In 2014, I had the enormous privilege of assisting SIM Kenya in formally transitioning to a team-based organisational structure. Here in Kijabe, our large and diverse group of SIM workers was subsequently launched as a team with common objectives (detailed in a new Team Charter): doctors, theological educators, dorm parents, teachers and nurses working together. I was asked to be Team Leader–my first leadership role in a non-profit, mission-based environment–and within a year began to receive feedback from teammates that confirmed my sense of my own limitations: we love you, we’re grateful to have you in this role, but we wonder if you could be less directive and more relational.
I got on the plane to Singapore a few weeks ago with that backstory…a general feeling that there was a new approach I needed to learn, and that the skills and giftings that had carried me this far in my career were no longer enough for this next season of my life.
Within a few hours of this coaching course starting in Singapore, the ‘a-ha!’ moments began. I found that areas that the Lord had begun to speak to me about years ago began to click into place one by one; this was an experience that kept happening through day five. Much clarity, much conviction followed quickly by encouragement and hope as I began to try out new non-directive communication techniques in practice coaching sessions. It was a full course–nine hours of active training and practice coaching every day plus two to three hours of consolidation and reflection on what I’d learned that day–and I felt at the end of the week like a fire hose had been turned on and just run continuously until I couldn’t take any more! It was fantastic, and I couldn’t stop smiling.
Two areas of learning stand out:
Ask questions instead of making assumptions: I was trained in the control room of a submarine to assess multiple inputs, select an optimal course of action, and direct others to carry out that action. However, when working with people (and not taking a submarine to periscope depth or launching missiles) this can result in their feeling like I’m not listening to them and thus don’t really care about them. I realised at this course that partly because of my training and partly because of family-of-origin learned habits, I am much more inclined to make assumptions and give advice rather than listening and asking questions.
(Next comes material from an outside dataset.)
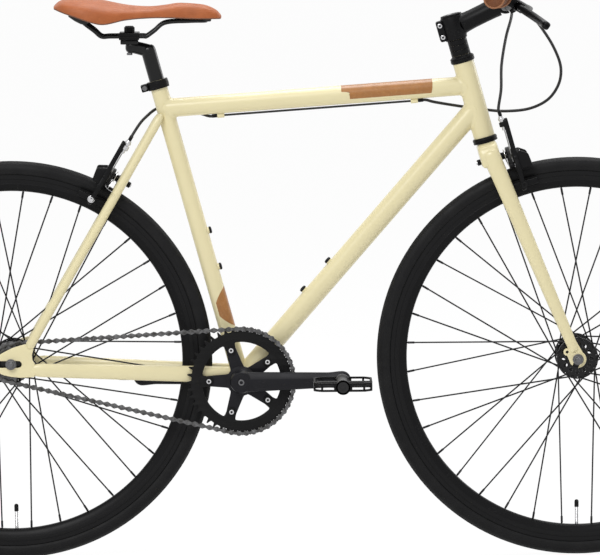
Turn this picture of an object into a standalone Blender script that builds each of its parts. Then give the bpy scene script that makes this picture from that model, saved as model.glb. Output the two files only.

In three stories about Jesus, we see that even he asked questions. One of these is found in Mark 10:51, where an obviously blind guy comes up to him but Jesus doesn’t just go to work healing him. Instead, he asks ‘What do you want me to do for you?’ Really, Jesus? What do you think this blind dude wants? He wants to see!
However, here as in so much of life Jesus is our teacher: even though we may think we know, don’t assume, ask questions. Not just because it helps people feel heard, or gives them a chance to talk…because we can often miss the thing that is really important to them when we make assumptions and draw early conclusions. This is a key element of being truly ‘present’ to a person in the way that Jesus was so often. Listening instead of assuming.
Trust in the nature of the kingdom of God, letting the Holy Spirit be the third participant in a conversation. I came to this course feeling burdened with the complexities of servant leadership of a multidisciplinary team…and God in his grace helped me see that I have been taking too much on myself and taking my own efforts more seriously than His. In Mark 4:26-29, the nature of the God’s kingdom is described as the growing of a seed: “The kingdom of God is as if someone would scatter seed on the ground, and would sleep and rise night and day, and the seed would sprout and grow, he does not know how. The earth produces of itself…”
As I reflected on this, I began to feel a tremendous relief that I don’t have to create solutions for people or solve their problems: this is God’s work, not mine. This was described in the course as the key difference between mentoring and coaching: mentoring is about pouring into a person’s life, and a coaching style of leadership is about drawing out of a person what the Holy Spirit is already doing in them.
I left Singapore feeling hopeful and grateful to the Lord for his grace and kindness in helping me transition into this new season of servant leadership and people development. I am excited to begin to put into practice the new non-directive communication techniques from the course into my work here in Kenya. It was run by Creative Results Management, and I can’t recommend Keith Webb and his training team enough.